▶ [Information supplied]:
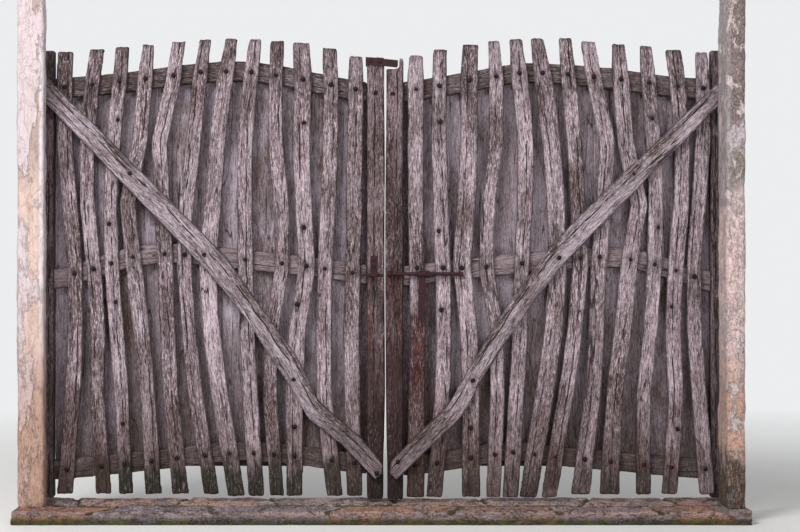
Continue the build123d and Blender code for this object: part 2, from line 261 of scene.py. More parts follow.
# each noise of the grain, and how far it is stretched along the wood
grainLayers = dict(
    zones=dict(stretch=(0.7, 0.7, 0.42), scale=9, detail=3, rough=0.55, distortion=0.5),
    patches=dict(stretch=(1, 1, 0.30), scale=9, detail=4, distortion=0.3),
    streaks=dict(stretch=(1, 1, 0.10), scale=26, detail=4, distortion=0.4),
    fibres=dict(stretch=(1, 1, 0.055), scale=230, detail=4, rough=0.7),
    checks=dict(stretch=(1, 1, 0.06), scale=19, detail=2, rough=0.5, distortion=0.3),
    speckle=dict(stretch=(1, 1, 0.17), scale=240, detail=3, rough=0.8))
# a band is the two values between which a mark fades in, then what it fades from and to where that
# isn't 0 and 1
grainBands = dict(bleached=(0.38, 0.60), crack=(0.002, 0.009, 0.9, 0.0), cracked=(0.44, 0.54),
                  streak=(0.25, 0.75, 0.1, 0.9), zoned=(0.35, 0.65, -0.20, 0.20), brownPatch=(0.46, 0.68),
                  brownZone=(0.50, 0.34, 0, 0.75), fibre=(0.50, 0.72), fleck=(0.54, 0.62),
                  fleckShare=(0, 1, 0.35, 0.95), pit=(0.470, 0.395), pitShare=(0, 1, 1.0, 0.65))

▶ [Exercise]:
Select the lines that carry the string "from" and copy them.

▶ [Task response]:
Continue the build123d and Blender code for this object: part 2, from line 261 of scene.py. More parts follow.
# a band is the two values between which a mark fades in, then what it fades from and to where that